**WHAT YOU ARE ASKED TO DO**
The required output consists solely of the lines from the one containing "Continue the OpenSCAD" down to the one containing "return points", both included, each quoted exactly.

**MATERIAL TO PROCESS**
========================================
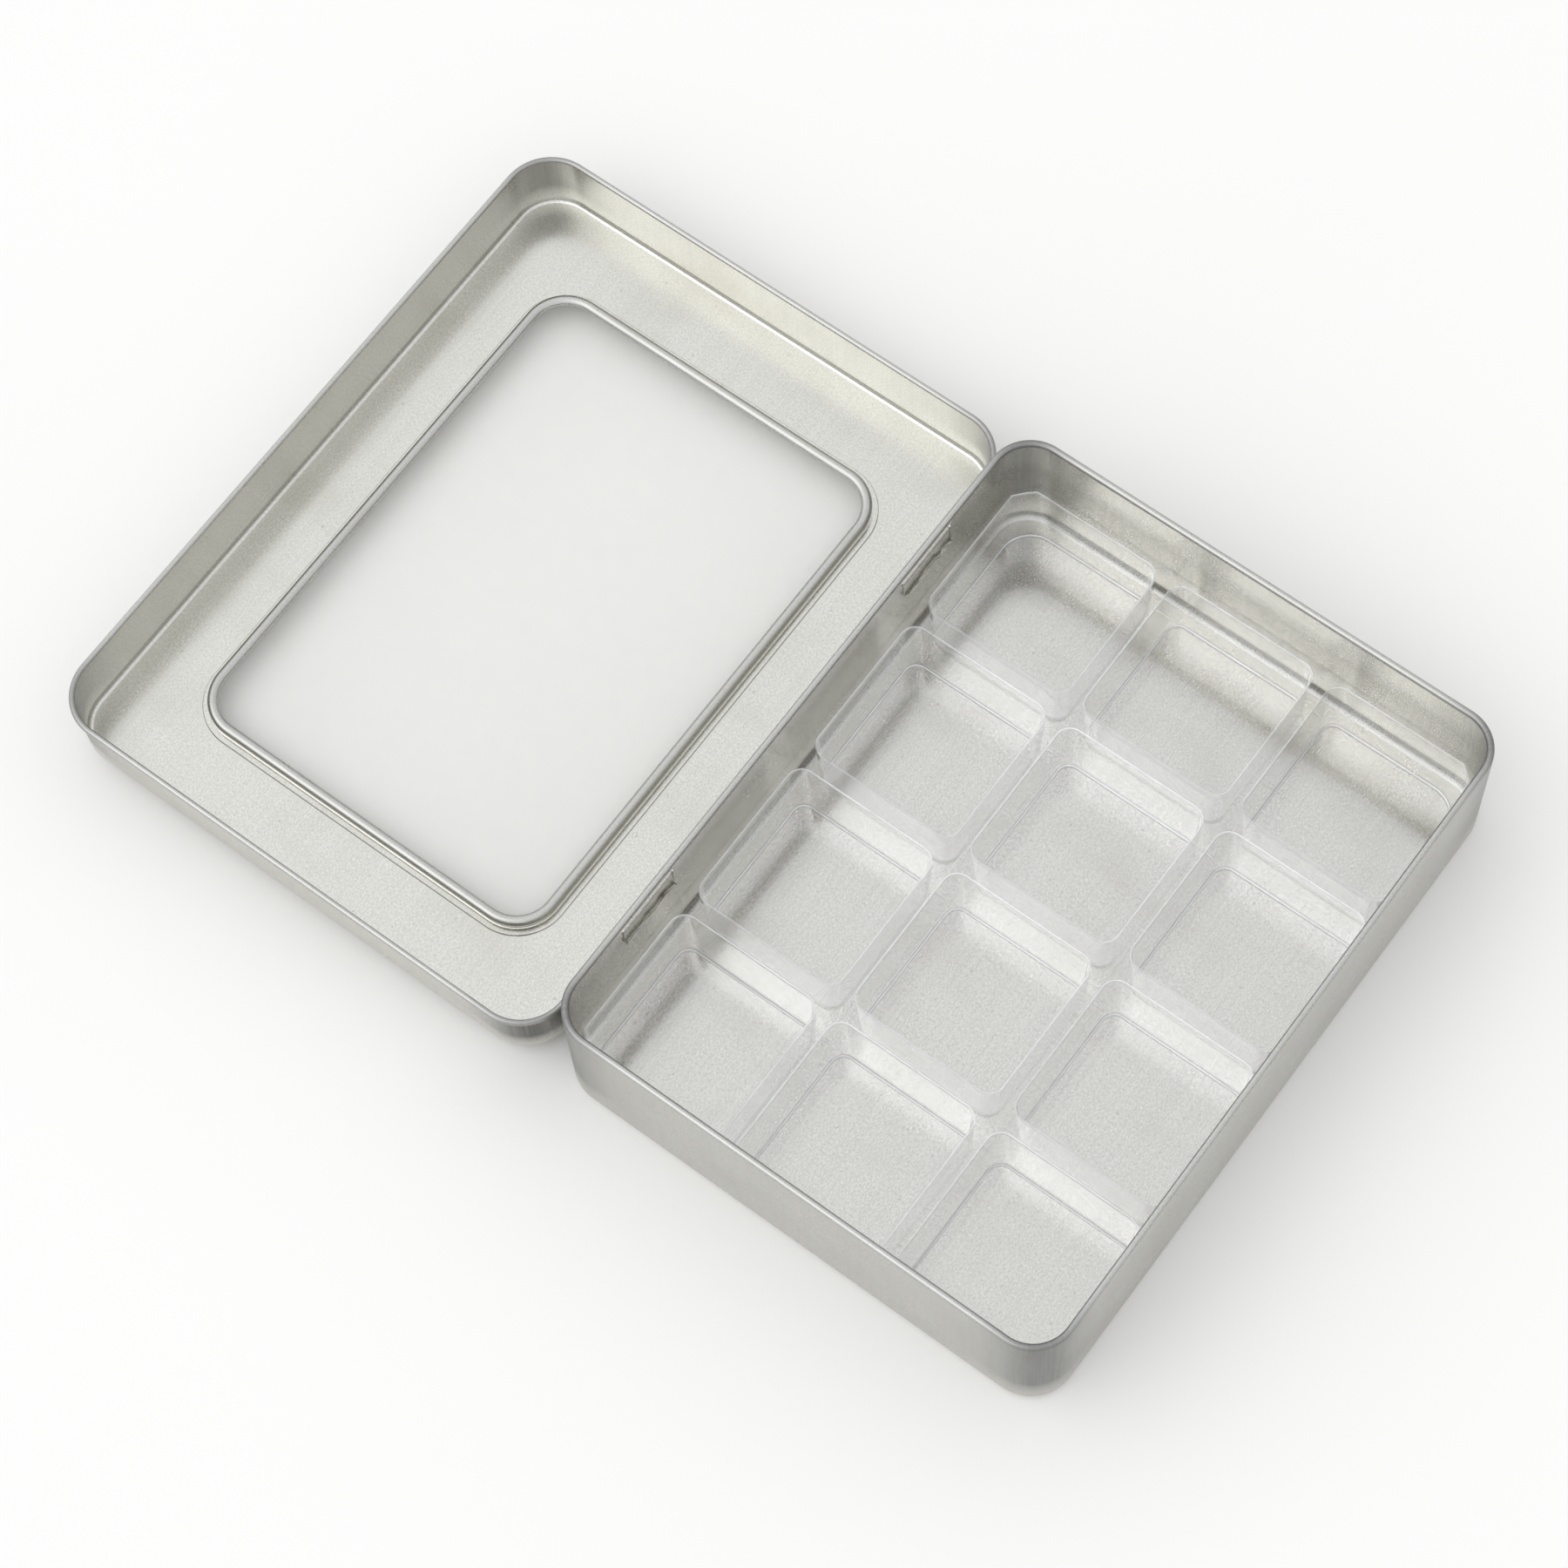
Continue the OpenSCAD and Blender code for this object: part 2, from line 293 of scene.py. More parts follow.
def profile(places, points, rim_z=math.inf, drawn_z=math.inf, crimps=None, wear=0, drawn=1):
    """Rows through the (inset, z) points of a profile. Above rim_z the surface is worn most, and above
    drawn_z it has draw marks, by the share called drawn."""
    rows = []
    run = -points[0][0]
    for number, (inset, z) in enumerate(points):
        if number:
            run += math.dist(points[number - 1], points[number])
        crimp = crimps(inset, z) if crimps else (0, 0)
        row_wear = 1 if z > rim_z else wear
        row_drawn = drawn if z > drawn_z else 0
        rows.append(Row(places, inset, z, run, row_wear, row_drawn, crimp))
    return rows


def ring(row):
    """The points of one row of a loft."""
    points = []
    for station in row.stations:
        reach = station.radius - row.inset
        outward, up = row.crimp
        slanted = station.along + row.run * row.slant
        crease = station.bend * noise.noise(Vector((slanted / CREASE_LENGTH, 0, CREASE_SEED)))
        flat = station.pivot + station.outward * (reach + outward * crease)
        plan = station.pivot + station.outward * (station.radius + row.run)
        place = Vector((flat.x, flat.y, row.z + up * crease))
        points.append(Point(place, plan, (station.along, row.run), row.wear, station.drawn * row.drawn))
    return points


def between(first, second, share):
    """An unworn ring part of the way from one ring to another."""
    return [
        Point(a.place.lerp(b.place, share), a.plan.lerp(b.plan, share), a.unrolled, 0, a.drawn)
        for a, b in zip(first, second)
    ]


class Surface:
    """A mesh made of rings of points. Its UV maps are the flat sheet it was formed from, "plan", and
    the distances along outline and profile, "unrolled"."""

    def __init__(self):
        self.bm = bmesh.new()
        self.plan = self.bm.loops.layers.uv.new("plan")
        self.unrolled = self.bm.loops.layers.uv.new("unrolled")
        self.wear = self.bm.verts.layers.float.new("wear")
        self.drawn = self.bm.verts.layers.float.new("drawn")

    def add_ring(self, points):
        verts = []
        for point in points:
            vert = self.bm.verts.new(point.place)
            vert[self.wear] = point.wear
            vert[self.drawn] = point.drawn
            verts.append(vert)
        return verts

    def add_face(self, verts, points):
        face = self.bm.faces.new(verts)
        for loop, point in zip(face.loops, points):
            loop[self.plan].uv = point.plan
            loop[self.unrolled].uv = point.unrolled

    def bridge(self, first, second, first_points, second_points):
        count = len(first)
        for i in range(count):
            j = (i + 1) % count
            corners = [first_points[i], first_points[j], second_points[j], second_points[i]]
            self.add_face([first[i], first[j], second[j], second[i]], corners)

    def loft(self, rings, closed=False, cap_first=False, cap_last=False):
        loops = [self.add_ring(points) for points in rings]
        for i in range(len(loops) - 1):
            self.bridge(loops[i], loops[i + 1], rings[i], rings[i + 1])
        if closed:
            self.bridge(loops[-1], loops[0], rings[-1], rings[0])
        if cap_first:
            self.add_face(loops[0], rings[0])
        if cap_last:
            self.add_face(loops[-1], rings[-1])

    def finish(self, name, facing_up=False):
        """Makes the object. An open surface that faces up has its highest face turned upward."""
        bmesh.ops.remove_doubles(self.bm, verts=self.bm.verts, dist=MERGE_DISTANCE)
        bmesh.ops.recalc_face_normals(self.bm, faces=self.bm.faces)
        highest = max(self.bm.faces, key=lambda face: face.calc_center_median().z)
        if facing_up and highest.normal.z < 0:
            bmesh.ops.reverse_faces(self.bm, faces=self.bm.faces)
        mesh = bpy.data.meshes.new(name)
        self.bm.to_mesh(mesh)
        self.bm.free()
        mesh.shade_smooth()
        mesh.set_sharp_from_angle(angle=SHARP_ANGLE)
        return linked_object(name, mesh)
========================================
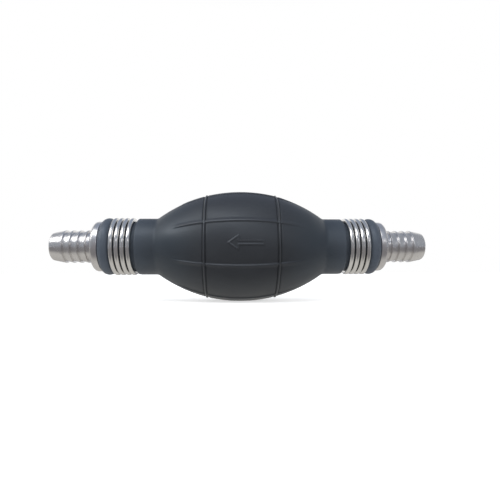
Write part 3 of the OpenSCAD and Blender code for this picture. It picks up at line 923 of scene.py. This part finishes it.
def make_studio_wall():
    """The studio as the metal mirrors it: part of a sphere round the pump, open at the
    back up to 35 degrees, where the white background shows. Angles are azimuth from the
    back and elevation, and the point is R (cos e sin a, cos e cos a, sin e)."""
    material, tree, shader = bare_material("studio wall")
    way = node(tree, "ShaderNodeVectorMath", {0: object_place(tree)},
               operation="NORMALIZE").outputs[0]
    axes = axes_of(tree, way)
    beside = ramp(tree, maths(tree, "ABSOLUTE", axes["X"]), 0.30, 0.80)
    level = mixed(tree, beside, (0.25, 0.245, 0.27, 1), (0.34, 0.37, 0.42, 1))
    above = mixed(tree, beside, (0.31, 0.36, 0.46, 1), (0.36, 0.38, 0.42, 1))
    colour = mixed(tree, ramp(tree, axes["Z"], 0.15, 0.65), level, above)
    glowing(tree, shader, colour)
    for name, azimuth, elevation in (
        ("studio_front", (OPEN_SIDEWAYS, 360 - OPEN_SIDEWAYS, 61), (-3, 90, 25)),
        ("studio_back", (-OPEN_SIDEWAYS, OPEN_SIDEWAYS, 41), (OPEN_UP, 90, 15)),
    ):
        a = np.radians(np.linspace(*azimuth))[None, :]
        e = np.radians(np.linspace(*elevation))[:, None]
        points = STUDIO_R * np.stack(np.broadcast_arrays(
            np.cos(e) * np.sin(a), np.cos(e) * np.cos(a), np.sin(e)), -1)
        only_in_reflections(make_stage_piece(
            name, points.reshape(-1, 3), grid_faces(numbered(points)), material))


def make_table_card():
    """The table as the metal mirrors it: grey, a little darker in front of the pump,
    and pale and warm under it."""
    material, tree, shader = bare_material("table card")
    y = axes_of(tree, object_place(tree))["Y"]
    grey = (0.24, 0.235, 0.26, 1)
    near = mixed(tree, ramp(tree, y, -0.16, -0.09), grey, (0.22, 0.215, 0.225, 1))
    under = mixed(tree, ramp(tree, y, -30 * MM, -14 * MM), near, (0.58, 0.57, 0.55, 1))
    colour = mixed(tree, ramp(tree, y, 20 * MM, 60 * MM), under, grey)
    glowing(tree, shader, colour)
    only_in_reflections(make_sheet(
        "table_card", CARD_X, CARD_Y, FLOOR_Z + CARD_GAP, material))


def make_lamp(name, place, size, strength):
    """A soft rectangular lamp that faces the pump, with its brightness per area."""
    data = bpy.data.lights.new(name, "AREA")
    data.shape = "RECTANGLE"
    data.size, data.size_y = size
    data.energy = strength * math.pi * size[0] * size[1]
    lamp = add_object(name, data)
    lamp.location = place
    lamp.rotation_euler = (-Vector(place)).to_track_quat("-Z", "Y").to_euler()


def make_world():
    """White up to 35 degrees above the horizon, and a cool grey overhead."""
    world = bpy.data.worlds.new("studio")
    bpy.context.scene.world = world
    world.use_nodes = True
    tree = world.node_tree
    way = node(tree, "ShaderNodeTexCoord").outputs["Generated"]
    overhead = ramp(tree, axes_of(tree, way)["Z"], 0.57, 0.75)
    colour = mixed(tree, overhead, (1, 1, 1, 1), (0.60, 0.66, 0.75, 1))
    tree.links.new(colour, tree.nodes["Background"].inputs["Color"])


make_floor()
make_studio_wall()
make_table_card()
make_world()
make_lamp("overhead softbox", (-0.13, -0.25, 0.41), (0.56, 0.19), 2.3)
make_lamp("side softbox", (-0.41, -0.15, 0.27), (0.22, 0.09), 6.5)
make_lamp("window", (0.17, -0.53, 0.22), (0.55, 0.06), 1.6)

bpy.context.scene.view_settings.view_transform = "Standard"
========================================
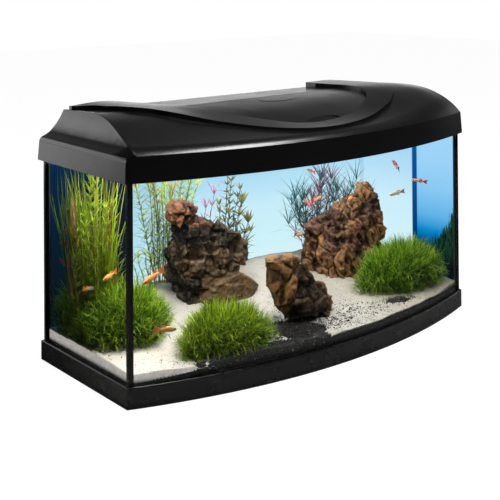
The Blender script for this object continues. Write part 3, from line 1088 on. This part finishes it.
========================================
**ANSWER TO THE EXERCISE**
Continue the OpenSCAD and Blender code for this object: part 2, from line 293 of scene.py. More parts follow.
def profile(places, points, rim_z=math.inf, drawn_z=math.inf, crimps=None, wear=0, drawn=1):
    """Rows through the (inset, z) points of a profile. Above rim_z the surface is worn most, and above
    drawn_z it has draw marks, by the share called drawn."""
    rows = []
    run = -points[0][0]
    for number, (inset, z) in enumerate(points):
        if number:
            run += math.dist(points[number - 1], points[number])
        crimp = crimps(inset, z) if crimps else (0, 0)
        row_wear = 1 if z > rim_z else wear
        row_drawn = drawn if z > drawn_z else 0
        rows.append(Row(places, inset, z, run, row_wear, row_drawn, crimp))
    return rows


def ring(row):
    """The points of one row of a loft."""
    points = []
    for station in row.stations:
        reach = station.radius - row.inset
        outward, up = row.crimp
        slanted = station.along + row.run * row.slant
        crease = station.bend * noise.noise(Vector((slanted / CREASE_LENGTH, 0, CREASE_SEED)))
        flat = station.pivot + station.outward * (reach + outward * crease)
        plan = station.pivot + station.outward * (station.radius + row.run)
        place = Vector((flat.x, flat.y, row.z + up * crease))
        points.append(Point(place, plan, (station.along, row.run), row.wear, station.drawn * row.drawn))
    return points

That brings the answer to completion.